The defendant cites Narvaez and argues that Tenth Circuit authority recognizes § 2255 relief when a defendant has been sentenced as a career offender under a mandatory guidelines scheme. In Kissick, the defendant did receive a sentence within the mandatory guideline range set by his career offender status and challenged that one of his state convictions did not met the definition of a controlled substance offense. 69 F.3d at 1051. In Cox, the defendant was not sentenced as a career offender but challenged his criminal history score as one of his state convictions had been expunged. 83 F.3d at 339-40. The defendant, however, is unable to show his case is similar to these decisions.
United States v. Kissick, 69 F.3d 1048 (10th Cir. 1995), and United States v. Cox, 83 F.3d 336 (10th Cir. 1996).
Unlike Narvaez and Kissick, the court here did not sentence the defendant to a term fixed within the mandatory guideline sentencing enhanced for career offenders. For Mr. Mulay, the career offender sentencing guideline range (total offense level of 34 and criminal history category of six) was 262 to 327 months on counts seven and eight with a consecutive sentence of 60 months for count nine. (Dk. 75, pp. 8-9). With the filing of the government's 5K1.1 motion, the sentencing court was given the discretion to depart from the mandatory sentencing deadlines and did so by sentencing the defendant to 180 months on count 7, to 60 months on count 8 to run concurrently with count 7, and to 60 months on count 9 (gun count) to run consecutively. (Dk. 61). As the government correctly argues, the court sentenced Mr. Mulay pursuant to the departure discretion arising from the § 5K1.1 motion and not under the mandatory guideline range with the career offender enhancement. Unlike Cox, this is not a case of a prior state conviction being expunged on grounds going to its constitutional validity.

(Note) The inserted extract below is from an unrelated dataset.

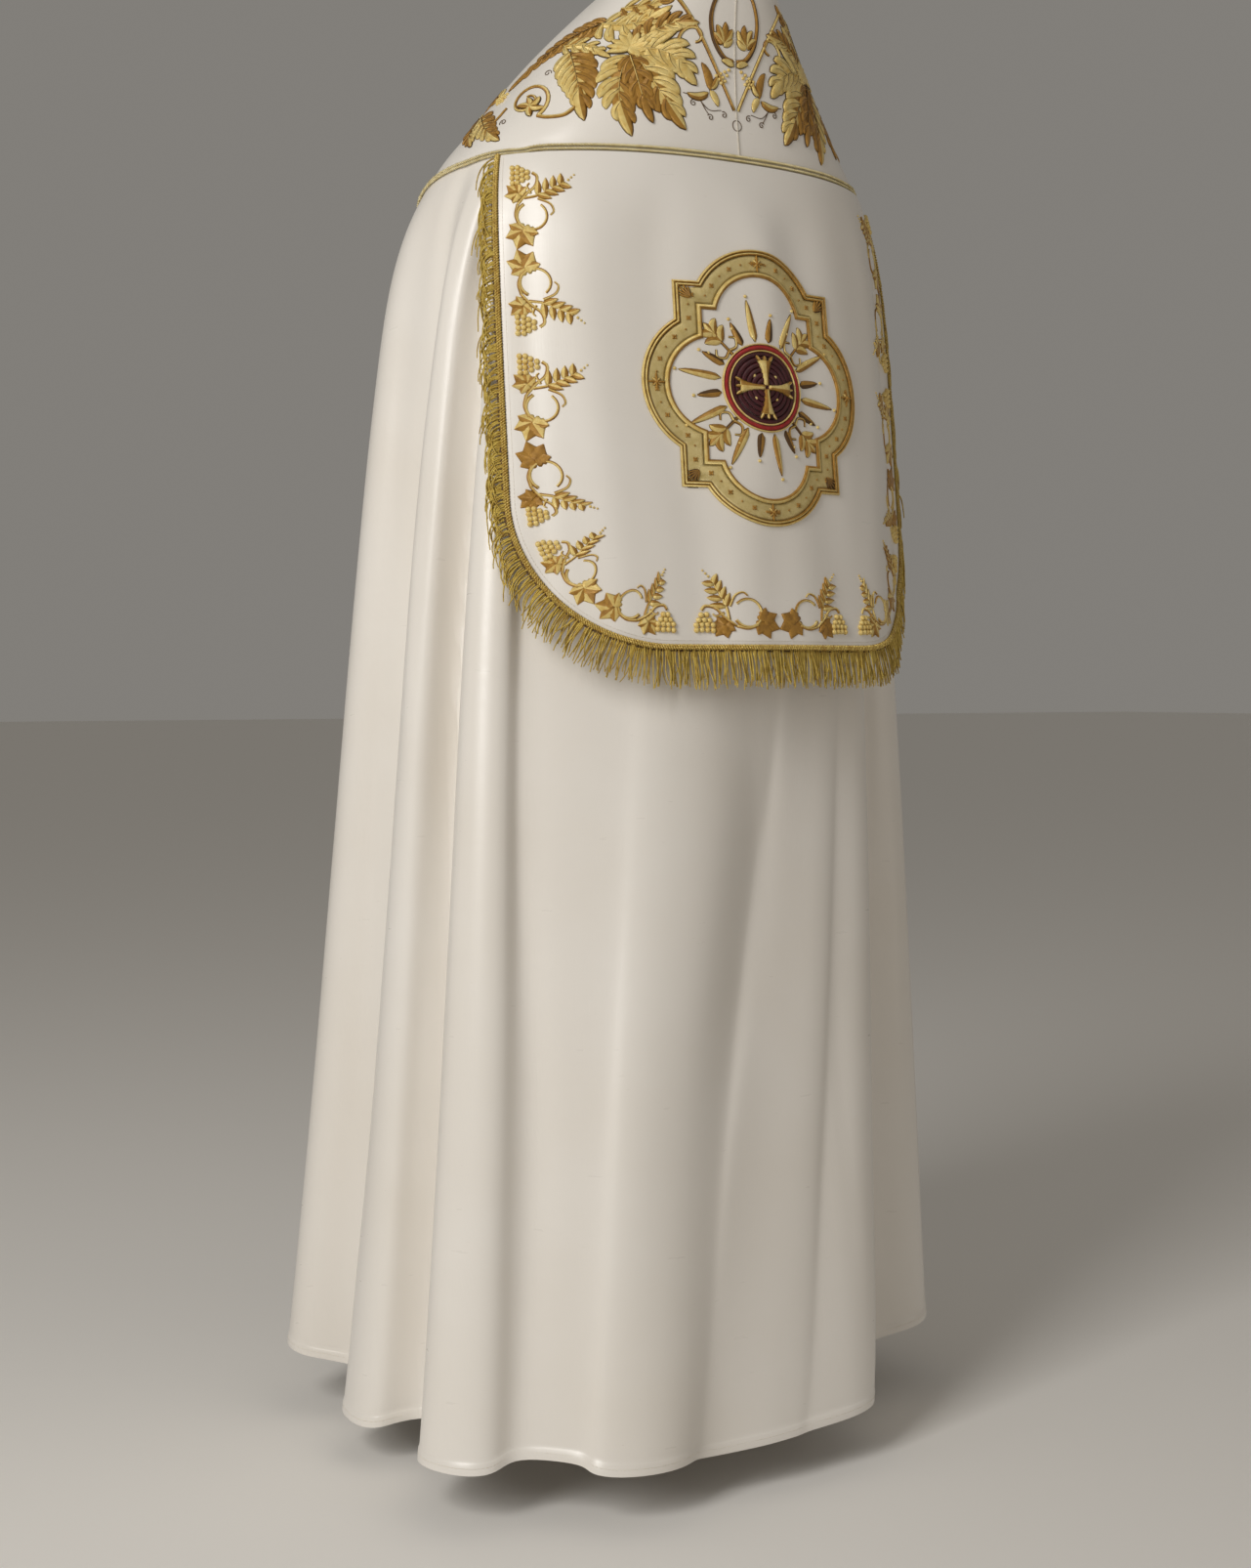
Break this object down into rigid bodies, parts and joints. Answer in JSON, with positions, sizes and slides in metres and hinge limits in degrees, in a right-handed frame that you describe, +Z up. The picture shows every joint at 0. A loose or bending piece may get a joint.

Nor can Mr. Mulay contend that his sentence exceeded the statutory authority of Congress as argued in Narvaez. As the parties presented to the Tenth Circuit, if the career offender enhancement had not been applied to Mr. Mulay, his mandatory guideline range would have been 168 to 210 months plus a consecutive 60 months. Unlike Narvaez, the defendant's sentence of 180 months plus a consecutive 60 months was within the mandatory guideline range without the enhancement which precludes any argument that his sentence exceeded the statutory maximums or authority given by Congress. Nor can the defendant fashion a due process argument here from United States v. Madrid, 805 F.3d 1204 (10th Cir. 2015), which recognized that the guidelines can be challenged on direct appeal as unconstitutionally vague. There is no such issue here, and the defendant's due process argument here is couched on nothing more than the Tenth Circuit's interpretation of the guidelines.
Finally, the defendant argues a violation of due process in that the sentencing court erroneously relied on materially inaccurate information about his criminal history. The defendant says the court sentenced him on a materially untrue assumption about his criminal record. The court here did not make any materially untrue assumptions about Mr. Mulay's criminal record. Unlike Townsend v. Burke, 334 U.S. 736, 740-41 (1948), the court here did not assume any facts or circumstances related to whether the defendant had been actually convicted of those prior offenses. The court cannot find any reasonable argument for error of a constitutional magnitude when the court failed to sentence Mr. Mulay according to an interpretation of "punishable" made in Brooks. There has been no attempt to show that the sentencing court was not fully and correctly informed about the facts of Mr. Mulay's prior state convictions, or that it failed to apply the precedent controlling at the time. The sentencing court's findings are consistent with the interpretation of the phrase, "punishable by imprisonment for a term exceeding one year," made in United States v. Arnold, 113 F.3d 1146 (10th Cir. 1997). The defendant offers no argument, like in Townsend, that the court violated due process based on the facts and the law at the time of sentencing. This confirms that the defendant's § 2255 issue rests exclusively on applying "the fundamental holding of Brooks that a court must look at the characteristics of a particular defendant, not a worst-case hypothetical one." Mulay, 805 F.3d at 1264. The defendant's claim is no more than an effort to be resentenced under Brooks' new interpretation of "punishable." At best, this is a non-constitutional sentencing error, and this error did not result in any arguable denial of a constitutional right as the court sentenced him in the exercise of its departure discretion from a § 5K1.1 motion and not under the mandatory enhanced sentencing guidelines for career offenders. Therefore, the court denies the defendant's motion for a certificate of appealability, as the defendant has not made a substantial showing of the denial of a constitutional right.
The panel in Arnold decided that "punishable" in 18 U.S.C. § 922(g) "is not the actual sentence which the appellant received, but the maximum possible sentence," and that the "maximum possible sentence" is not limited to the defendant's actual criminal history but includes the sentencing judge's "presumptive power" to depart on aggravating factors. 113 F.3d at 1148; United States v. Arnold, 1995 WL 793966 (D. Kan. Nov. 30, 1995). The court in Arnold included this presumptive power within the determination of punishable and did so without stating or establishing whether this sentencing power could have been exercised on the facts and/or proceedings in that case. Id. This is how Arnold has been interpreted by the Tenth Circuit. See, e.g., United States v. Hill, 539 F.3d 1213, 1216 (10th Cir. 2008); United States v. Lackey, 208 Fed. Appx. 674, 676-77 (10th Cir. Dec. 13, 2006) (finds the "'hypothetical' defendant" approach to exist prior to 2000 in Tenth Circuit precedent considering the Kansas sentencing guidelines). --------
IT IS THEREFORE ORDERED that the defendant's request for a certificate of appealability (Dk. 129) is denied and this order is entered to fulfill the requirements of the Tenth Circuit's partial remand.
Dated this 8th day of January, 2016, Topeka, Kansas.